Ransomware statistics reveal critical insights into the evolving threat landscape. Let’s get into the key trends in frequency, costs, and time to impact to help you understand the growing risks.
Increased frequency
The costs when hit by ransomware are high. IBM's 2025 Cost of a Data Breach Report puts the average cost of a ransomware incident at $4.4 million—over 38 times more than the average ransom demand of $115,000 itself. Despite these massive recovery costs, 64% of breach victims refused to pay ransoms in 2025.
Time to impact
It now takes cybercriminals only hours (versus days) to go from initial infiltration to full network encryption. Many ransomware statistics expect this trend to accelerate, with some ransomware operators achieving full domain encryption in under four hours.
Increased costs
The overall cost of recovery from a ransomware attack is astronomical.
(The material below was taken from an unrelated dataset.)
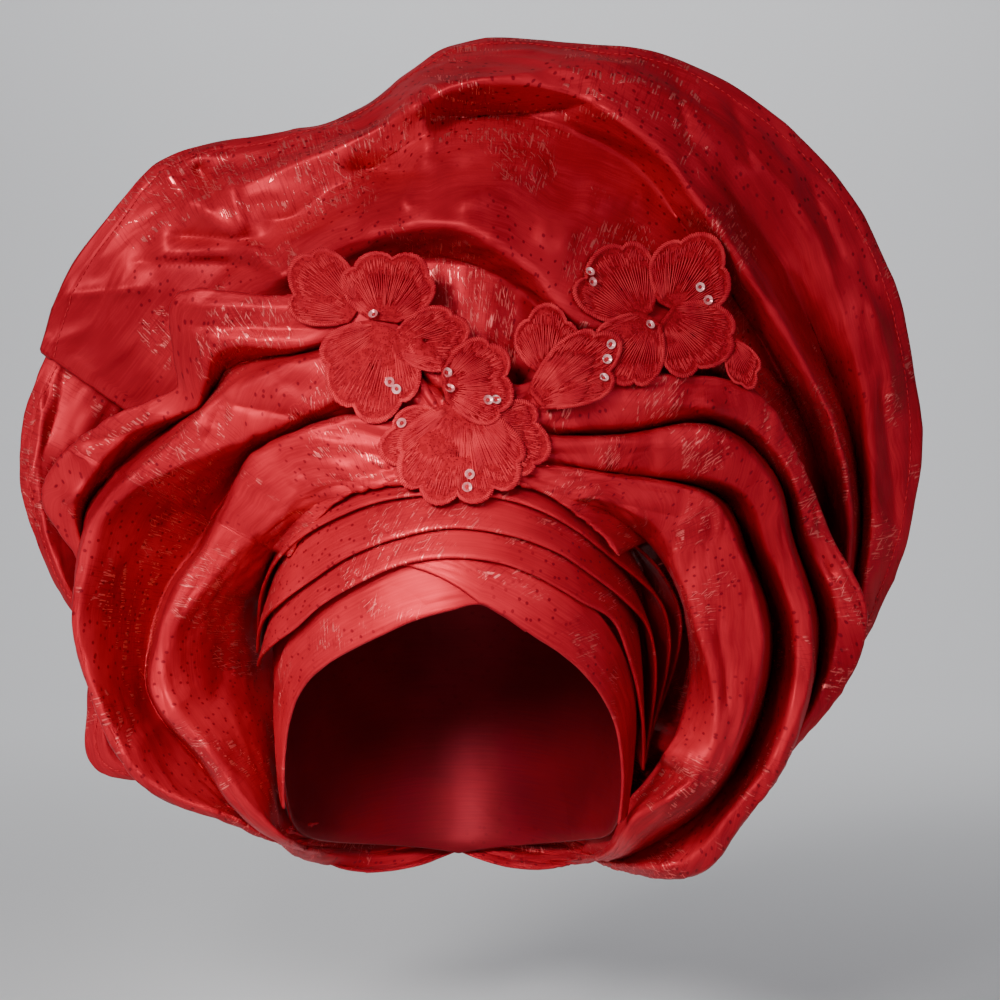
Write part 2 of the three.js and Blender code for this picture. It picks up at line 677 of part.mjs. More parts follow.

It’s not just the ransom that you have to worry about, but the stress of the attack, the costs associated with downtime, lost productivity, incident response, third-party services like forensics and legal, and reputational harm.
Even when a business pays the ransom and restores from backups, many don’t make a full recovery.
Mastercard surveyed over 5,000 SMB owners in 2025 and found that almost one in five who experienced a cyberattack went bankrupt or went out of business. 80% spent significant time rebuilding trust with customers and partners.